For all these reasons, I find user journey mapping a very powerful, easy to understand, and ultimately enjoyable way to capture and share ideas with clients.

To find out more about our UX process at Box UK, see our User Experience Consultancy page or read some more of our blog posts. We’d also love to hear your opinions on user stories: please use the comments box below to tell us about your experiences.

About the author

Chris Bangs

Chris Bangs

Chris specialises in User Experience (UX) design via HTML prototyping, understanding user journeys, designing information architectures, and running usability testing. Since joining Box UK he’s worked on projects for the likes of the Wellcome Trust, IET and Cardiff University amongst others.

Comments

Per Axbom

Nov 26th, 2012

Albeit a useful tool, I don’t think I would call this a customer journey map. How does the user find the service, what are the highs and lows of the experience, etc? Also it is not based on user research. This, rather, is something I would call a use case diagram. http://en.wikipedia.org/wiki/Use_case_diagram Here’s a good explanation of a customer journey map: http://www.uxmatters.com/mt/archives/2011/09/the-value-of-customer-journey-maps-a-ux-designers-personal-journey.php

Chris Bangs

Nov 27th, 2012

Hi Per, We have other examples of user journey mapping which capture users’ motivations and behaviours based on user research, but I take on board your point about the similarity to use cases in the example shown above. I guess I’m wary of traditional UML-style use cases as I find clients don’t always warm to them, and I find capturing timings and platforms more difficult visually. As such, I’m not keen to call them ‘use cases’ and rely on ‘user journey mapping’ to help client’s understand their purpose.
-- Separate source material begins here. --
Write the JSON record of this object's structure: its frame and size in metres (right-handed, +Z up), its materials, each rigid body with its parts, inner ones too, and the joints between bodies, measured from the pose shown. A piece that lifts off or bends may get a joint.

Maybe a better term would be ‘user story mapping’ if we’re getting into semantics (given that we use them to document epic user stories). Personally I think the example on UX matters is more around the overarching customer experience and emotion, rather than the interactions which form a user journey, which isn’t what I was trying to capture. Thanks for the feedback; it’s always good to hear from other UX professionals.